WRITTEN INSTRUCTION.
Output nothing but the lines from the line with "Turn this picture" through the end of the listing below, both ends included.

Scripts that build objects

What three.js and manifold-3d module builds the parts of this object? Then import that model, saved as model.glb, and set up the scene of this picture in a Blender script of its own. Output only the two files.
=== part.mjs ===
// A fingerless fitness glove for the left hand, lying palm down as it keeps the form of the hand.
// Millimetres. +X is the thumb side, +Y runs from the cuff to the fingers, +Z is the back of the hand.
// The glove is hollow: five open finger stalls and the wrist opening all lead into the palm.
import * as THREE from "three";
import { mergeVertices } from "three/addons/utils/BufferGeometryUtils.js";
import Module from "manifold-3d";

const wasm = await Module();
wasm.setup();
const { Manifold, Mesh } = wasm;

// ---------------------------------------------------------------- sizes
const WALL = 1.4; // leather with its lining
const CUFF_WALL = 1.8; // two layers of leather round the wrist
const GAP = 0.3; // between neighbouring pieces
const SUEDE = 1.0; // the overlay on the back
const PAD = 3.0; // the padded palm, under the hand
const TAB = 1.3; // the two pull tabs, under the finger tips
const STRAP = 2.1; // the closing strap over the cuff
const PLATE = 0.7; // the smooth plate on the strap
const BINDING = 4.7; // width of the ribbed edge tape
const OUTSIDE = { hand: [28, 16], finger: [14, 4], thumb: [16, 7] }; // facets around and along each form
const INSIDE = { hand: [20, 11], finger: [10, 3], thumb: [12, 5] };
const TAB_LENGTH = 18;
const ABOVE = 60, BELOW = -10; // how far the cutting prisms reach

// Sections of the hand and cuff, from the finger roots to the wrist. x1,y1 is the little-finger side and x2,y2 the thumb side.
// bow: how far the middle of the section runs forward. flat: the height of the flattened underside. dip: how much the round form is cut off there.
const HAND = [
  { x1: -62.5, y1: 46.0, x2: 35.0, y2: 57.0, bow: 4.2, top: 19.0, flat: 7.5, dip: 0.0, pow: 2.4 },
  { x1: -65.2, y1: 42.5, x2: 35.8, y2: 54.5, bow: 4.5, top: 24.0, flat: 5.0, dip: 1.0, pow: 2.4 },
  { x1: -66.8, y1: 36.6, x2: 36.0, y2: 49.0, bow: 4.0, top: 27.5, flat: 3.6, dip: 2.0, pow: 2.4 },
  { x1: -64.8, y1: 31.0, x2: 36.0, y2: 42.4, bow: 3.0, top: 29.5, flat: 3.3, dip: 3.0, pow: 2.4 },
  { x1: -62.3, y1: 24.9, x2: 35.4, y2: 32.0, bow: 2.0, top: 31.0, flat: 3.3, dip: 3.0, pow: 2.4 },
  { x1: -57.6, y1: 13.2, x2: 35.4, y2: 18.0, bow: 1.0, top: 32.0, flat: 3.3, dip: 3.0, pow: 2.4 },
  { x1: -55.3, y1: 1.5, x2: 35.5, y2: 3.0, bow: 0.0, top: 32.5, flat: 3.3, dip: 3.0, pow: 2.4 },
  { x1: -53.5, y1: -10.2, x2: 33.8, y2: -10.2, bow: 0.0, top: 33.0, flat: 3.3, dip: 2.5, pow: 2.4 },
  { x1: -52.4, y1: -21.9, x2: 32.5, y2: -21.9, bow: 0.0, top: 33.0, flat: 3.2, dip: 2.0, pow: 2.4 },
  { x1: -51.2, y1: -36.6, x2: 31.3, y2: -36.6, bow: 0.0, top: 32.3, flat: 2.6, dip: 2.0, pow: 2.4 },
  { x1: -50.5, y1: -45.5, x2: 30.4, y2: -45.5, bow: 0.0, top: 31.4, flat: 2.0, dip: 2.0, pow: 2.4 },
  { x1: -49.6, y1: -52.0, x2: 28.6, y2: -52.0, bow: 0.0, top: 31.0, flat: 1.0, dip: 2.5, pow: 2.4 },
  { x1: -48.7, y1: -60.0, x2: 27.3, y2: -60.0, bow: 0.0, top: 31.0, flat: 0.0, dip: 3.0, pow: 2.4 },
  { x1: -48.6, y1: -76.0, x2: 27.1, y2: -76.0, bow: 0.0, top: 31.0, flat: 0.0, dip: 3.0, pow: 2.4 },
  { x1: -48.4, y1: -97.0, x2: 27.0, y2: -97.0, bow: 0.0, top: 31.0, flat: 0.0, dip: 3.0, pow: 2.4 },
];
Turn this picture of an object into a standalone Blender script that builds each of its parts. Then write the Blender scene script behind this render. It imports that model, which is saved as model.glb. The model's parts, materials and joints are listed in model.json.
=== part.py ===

EXPECTED ANSWER.
Turn this picture of an object into a standalone Blender script that builds each of its parts. Then write the Blender scene script behind this render. It imports that model, which is saved as model.glb. The model's parts, materials and joints are listed in model.json.
=== part.py ===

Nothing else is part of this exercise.